His cell phone was pure static. He called again and again and finally got a weak signal. “Captain Shafer. Dr Merritt and I were on our way to Goempa when our vehicle crashed. Status, over.”
It took three tries, but finally he received an answer. The static almost completely overrode the voice, but he knew he was lucky to be able to communicate at all. Normally, comms went down in snowstorms. They’d obviously given him top-of-the-line gear.
The Greyhound was still on its way, an hour and a half from landing. Mike made a quick calculation. They were almost there—only another ten miles to go, but only one way to do it.
“Coming with Dr. Merritt on foot to exfil point,” he reported. In decent weather, alone, he could have run the ten miles in an hour, easy. He’d done it before. But carrying a wounded Lucy in a snowstorm . . . “Tell the pilots to wait for us.”
“—approaching exfil point. Advise—”
“What?” The signal was degrading. “Repeat, over.”
“Storm system moving south, advise speed, Greyhound cannot take off in strong winds, over.”
Mike’s eyes met Lucy’s.
“Roger that. Tell aircrew we’re coming as fast as we can, over.”
“Mike,” Lucy whispered, putting her bloody hand over his. “It’s okay—”
He didn’t want to hear this bullshit. He knew what she wanted to say. To let her die here.
Bullshit,
bullshit!
He talked right over her, voice loud. “Okay, here’s what we’re going to do. We slid down a cliff. I don’t know how far, and we don’t have time for me to reconnoiter. I’m going to strap you to my back with these guy’s belts and we’re just gonna climb like we did in the Palace. No problem.” He kept talking as he reached over the seats again and stripped off the driver’s jacket, his gloves and his heavy-duty fur-lined hat.
Sorry, guys
, he thought.
But you don’t need this stuff anymore and Lucy does.
Mike clambered out of the vehicle and rummaged in the back to see what he could raid. A big flashlight. A chemical flare. Two canteens of water. Rope. He used the flashlight to check every corner of the back of the vehicle, but that was it.
What he really needed was mountaineering gear—crampons, ice axe, ice screws—to climb that cliff, but there was nothing.
No time to waste on wishing for equipment that wasn’t there.
Mike gently pulled Lucy out of the vehicle. She was trembling, from shock and blood loss. He checked the pressure bandage, which was already almost soaked through with blood. Shit.

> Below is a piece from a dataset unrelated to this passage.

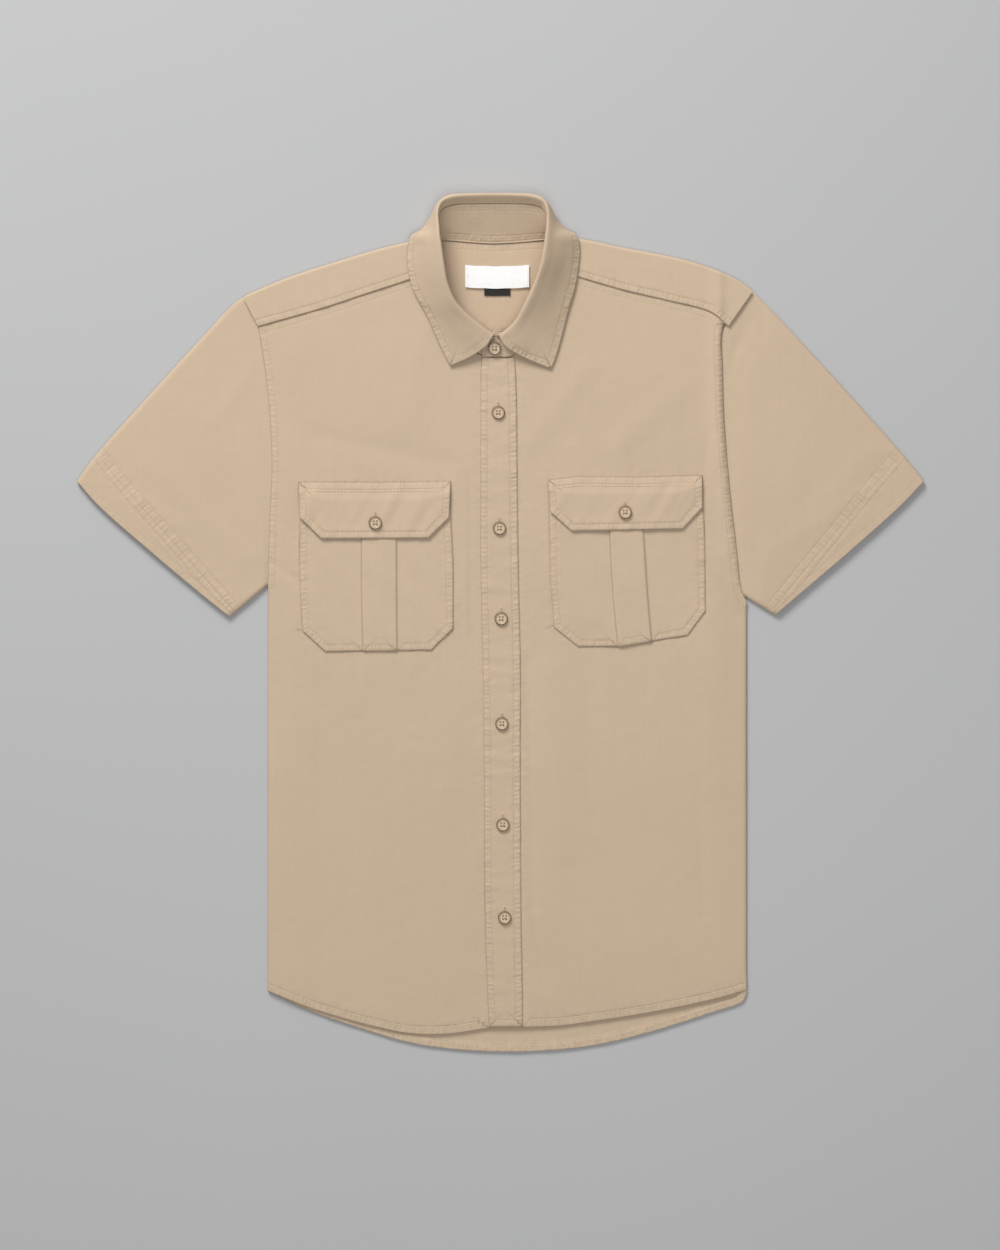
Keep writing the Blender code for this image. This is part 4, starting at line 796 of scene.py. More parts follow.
def yoke_stitch_lines():
    """Two lines of stitches above each forward seam, and one above the back seam inside the neck."""
    lines = []
    for seam, ends in ((smooth(YOKE_SEAM_RIGHT), (3, -2)), (smooth(YOKE_SEAM_LEFT), (2, -6))):
        for inset in (1.4, YOKE_STITCH):
            line = seam[ends[0]:ends[1]] + np.array([0.0, inset])
            facts = nearest(line, [(seam, 0.9)])
            top = front_height(line[:, 0], line[:, 1]) + YOKE_GAP + CLOTH
            relief = puckers(*facts, YOKE_STITCH) + 0.7 * rumple(line[:, 0], line[:, 1])
            lines.append((lift(line, top + relief), UP))
    inside_line = np.stack([np.linspace(-60.0, 50.0, 60), np.full(60, BACK_SEAM_Y + 6.0)], axis=1)
    lines.append((lift(inside_line, CLOTH), UP))
    return lines


yoke_stitches = stitches("yoke_stitches", yoke_stitch_lines(), thread)
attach(yoke, "root")
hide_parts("yoke")

# The sleeves.
# Short sleeves of the same twill, each a tube pressed flat: a lower layer, an upper layer and two folded
# edges. A wide hem is turned up inside the cuff and stitched all round.
SLEEVE_CUFF_RIGHT = [(-254.3, 5.2), (-282.5, 27.7), (-330.4, 68.1), (-378.3, 110.4), (-398.1, 133.0)]
SLEEVE_TOP_RIGHT = [
    (-234.5, 306.0), (-240.5, 305.8), (-248.6, 301.3), (-282.5, 265.6), (-334.2, 209.1), (-384.0, 152.8),
    (-398.1, 133.0),
]
SLEEVE_CUFF_LEFT = [(258.0, 7.0), (296.6, 39.9), (329.5, 68.1), (376.5, 110.4), (398.1, 133.0)]
SLEEVE_TOP_LEFT = [
    (230.3, 311.5), (236.5, 310.8), (246.8, 301.3), (280.6, 265.6), (332.3, 209.1), (382.1, 152.8),
    (398.1, 133.0),
]
UNDERARM_RIGHT = [SLEEVE_END_RIGHT[0], (-218.7, 35.0), SLEEVE_CUFF_RIGHT[0]]
UNDERARM_LEFT = [SLEEVE_END_LEFT[0], (230.8, 23.6), SLEEVE_CUFF_LEFT[0]]
SLEEVE_HEIGHT = [(0.0, 3.0), (0.09, 3.0), (0.18, 4.0), (0.5, 4.8), (0.86, 4.4), (0.88, 4.8), (1.0, 4.6)]
SLEEVE_ROLL = 5.0
SLEEVE_HEM_WIDTH = 24.5
# Soft creases of a sleeve: start x and y, end x and y, half width, height
SLEEVE_CREASES_RIGHT = [
    (-240.0, 60.0, -330.0, 150.0, 12.0, 0.5),
    (-232.0, 240.0, -268.0, 190.0, 9.0, 0.5),
    (-300.0, 90.0, -345.0, 120.0, 8.0, 0.4),
]
SLEEVE_CREASES_LEFT = [
    (236.0, 300.0, 222.0, 262.0, 6.0, -1.0),
    (222.0, 262.0, 209.0, 232.0, 6.0, -1.0),
    (258.0, 62.0, 350.0, 160.0, 13.0, 0.5),
    (300.0, 92.0, 352.0, 130.0, 8.0, 0.45),
]


def sleeve_skin(plan, facts, creases):
    """What the upper layer adds to a level surface: rumples, puckers at the hem and soft creases."""
    x, y = plan[..., 0], plan[..., 1]
    return folded(0.8 * rumple(x + 900.0, y) + 0.8 * puckers(*facts, 7.0), x, y, creases)


def sleeve(name, node, end, cuff, top, underarm, creases):
    """A flattened tube: rows run from the armhole to the cuff, columns round the tube."""
    length = 178.0
    v = spaced(length, 1.6, 2.6, 30.0)
    widths = [run_of(line)[-1] for line in (end, cuff)]
    width = np.interp(v, [0.0, 1.0], widths)[:, None]
    across = spaced(230.0, 1.8, 3.4, 20.0)[None, :]
    height = np.interp(v, *np.array(SLEEVE_HEIGHT).T)[:, None]
    quarter = np.radians(np.linspace(78.0, -78.0, 7))[None, :]
    margin = SLEEVE_ROLL / width
    flat_u = margin + across * (1 - 2 * margin)
    hem_share = 1.0 - SLEEVE_HEM_WIDTH / length
    hem_line = patch(smooth(end), smooth(cuff), underarm, smooth(top), np.linspace(0.02, 0.98, 120), [hem_share])[0]
    seams = [(smooth(cuff), 0.45), (hem_line, 0.9), (smooth(end), 0.5)]
    facts = None
    grids = []
    for depth in (0.0, CLOTH):
        edge = (depth + (SLEEVE_ROLL - depth) * (1 - np.cos(quarter))) / width
        u = np.concatenate([flat_u, 1 - edge, flat_u[:, ::-1], edge], axis=1)
        plan = patch(smooth(end), smooth(cuff), underarm, smooth(top), u, v)
        high = np.broadcast_to(height - depth, flat_u.shape)
        if facts is None:
            facts = nearest(plan, seams)
            upper = plan[:, :flat_u.shape[1]]
            ease = np.clip(np.minimum(across, 1 - across) * 20.0, 0.0, 1.0) * np.clip(v * 8.0 - 0.3, 0.0, 1.0)[:, None]
            part = [fact[:, :flat_u.shape[1]] for fact in facts]
            high = high + np.maximum(sleeve_skin(upper, part, creases) * ease, -0.6)
        turn = height / 2 + (height / 2 - depth) * np.sin(quarter)
        z = np.concatenate([high, turn, np.full(flat_u.shape, depth), turn[:, ::-1]], axis=1)
        grids.append(lift(plan, z))
    piece = cloth(name, *grids, twill, facts, ring=True)
    hem_height = np.interp(hem_share, *np.array(SLEEVE_HEIGHT).T)
    hem_facts = nearest(hem_line, seams)
    hem_top = lift(hem_line, hem_height + sleeve_skin(hem_line, hem_facts, creases))
    sewn = stitches(name + "_stitches", [(hem_top[3:-3], UP), (lift(hem_line, 0.0)[3:-3], (0.0, 0.0, -1.0))], thread)
    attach(piece, "root")
    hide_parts(node)
    return piece


sleeve(
    "sleeve_right_tube", "sleeve_right", SLEEVE_END_RIGHT, SLEEVE_CUFF_RIGHT, SLEEVE_TOP_RIGHT, UNDERARM_RIGHT,
    SLEEVE_CREASES_RIGHT,
)
sleeve(
    "sleeve_left_tube", "sleeve_left", SLEEVE_END_LEFT, SLEEVE_CUFF_LEFT, SLEEVE_TOP_LEFT, UNDERARM_LEFT,
    SLEEVE_CREASES_LEFT,
)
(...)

He kept his face blank as he made her don the other coat and put the fur-lined hat over her head, pulling the ear flaps down. “There,” he said, keeping his tone light. “You look gorgeous. The latest fashion. The Abominable Snowlady look.”
Her hand in his shook. Her legs wouldn’t carry her much longer, but she raised her head and sketched a smile for him. It nearly broke his heart.
She was twenty-two and a half hours from dying, she was grievously wounded, they were in a snowstorm, and he didn’t hear a word of complaint from her.
Mike lifted Lucy’s chin on the edge of his gloved hand and looked into her eyes, blue gray and beautiful, full of pain.
“We’re going to make it,” he told her quietly. “I don’t care what it takes, we’re going to make it. I am not going to lose you.”
He bent down and kissed her, feeling her warm breath. When he lifted his mouth, he saw tears in her eyes.
“Don’t, honey,” he whispered. “They’ll freeze on your face.”
“No.” She blinked them back. “No tears, I promise.”
And he understood what she was saying. She might die, but she wouldn’t cry. His heart gave a hard squeeze in his chest.
He turned his back and kneeled. “Put the rope around your back then hand the ends to me. When I stand up, put your arms around my neck and your legs around my waist.” He tied the ends of the rope and stood up. She weighed as much as the rucksacks he and his men sometimes had to carry.
The temperature had fallen, or else the cold was starting to seep in. He wanted to shiver, but didn’t. He needed for Lucy to have utter faith in him.
He looked up at the sky for a moment. It looked as if it were only a few feet above his head. Strong mountain winds made the snow swirl madly, at times making it snow up. He switched on the powerful flashlight that had belonged to the soldiers, angling it up. The light disappeared into the mist, revealing nothing. He couldn’t even get a handle on what his field of vision was.